As if Dementia is not confusing enough for the sound of mind, it is also a horrific diagnosis, and often takes months or years to pinpoint the type of Dementia a person has. Someone once explained to me that I should think of Dementia as the “umbrella,” disease, like cancer.
There are many types of cancer, as are there many types of Dementia and varying degrees in which every individual person is afflicted. Today’s focus is on Frontotemporal Dementia, and the different types.
Behavior Variant Frontotemporal Dementia or bvFTD
- Occurs most often in people in their 50’s and 60’s but can be develop into a person’s 80’s or as early as their 20’s.
- As suggested by the name, a person’s behavior and personality changes, and is often the first sign that something is wrong.
- In bvFTD the nerve cell loss that controls judgement, conduct, foresight, and empathy is most prominently damaged.
Primary Progressive Aphasia or PPA
- This type of Dementia is the second most common form of frontotemporal degeneration.
- PPA is most prevalent in midlife prior to the age of 65 but an also occur in later years.
- This type of frontotemporal degeneration effects the language cortex, comprehension, writing and speaking.

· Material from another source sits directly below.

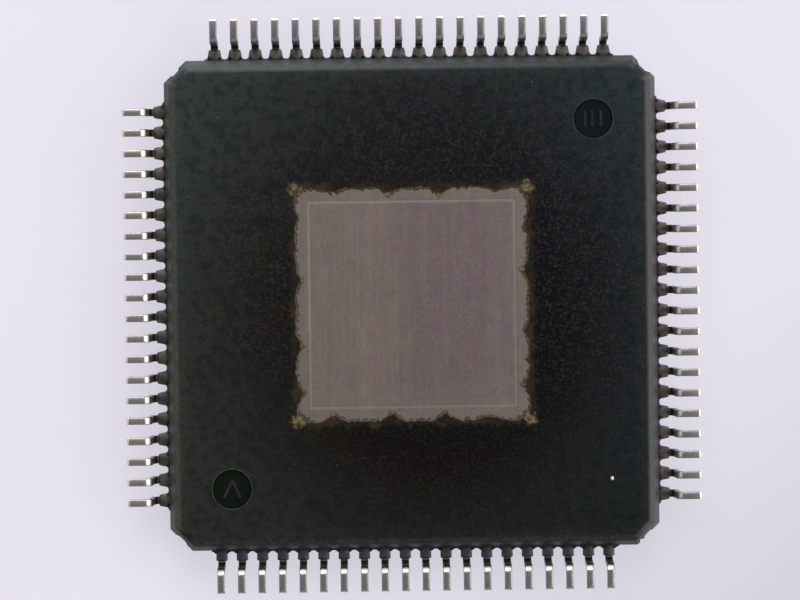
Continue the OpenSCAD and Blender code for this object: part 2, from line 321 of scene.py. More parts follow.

- There are two distinctive forms of PPA with slightly different symptoms. Individuals lose the ability to comprehend or formulate words or sentences with Semantic Variant PPA or svPPA. Those with Nonfluent/Agrammatic Variant PPA are very hesitant when speaking, not grammatically correct, and labored.
Disturbances of A Person’s Motor Skills
Also associated with frontotemporal degeneration, with or without changes in behavior (bvFTD,) or (PPA,) problems with language are as follows:
- Amyotrophic Lateral Sclerosis or ALS, causing muscle weakness, or atrophy. ALS is often referred to as Lou Gehrig’s disease, a motor neuron disease.
- Corticobasal Syndrome, much less known, causes a person’s extremities to be still or uncoordinated.
- Progressive Supranuclear Palsy or PSP effects a person’s posture, eye movements, muscle stiffness and makes walking difficult.
Whereas Alzheimer’s disease is far more common in people over 65, both Frontotemporal Dementia (FTD,) and Primary Progressive Aphasia (PPA,) are just as common as early-onset Alzheimer’s.
Primary differences between the Frontotemporal Dementia and Alzheimer’s:
- Age. FTD effects most people between the ages of 40-60 whereas Alzheimer’s grows more common with age.
- Memory loss is more prominent in early onset Alzheimer’s than FTD.
- People with FTD first display noticeable changes in behavior, with Alzheimer’s behavior changes occur in the late stages of the disease.
- Spatial orientation, getting lost, are more common in Alzheimer’s than FTD.
- Problems with speech, reading and understanding when others speak is much more common in people with FTD.
- Hallucinations and delusions not typically associated with FTD however are very common in those with Alzheimer’s as the disease progresses.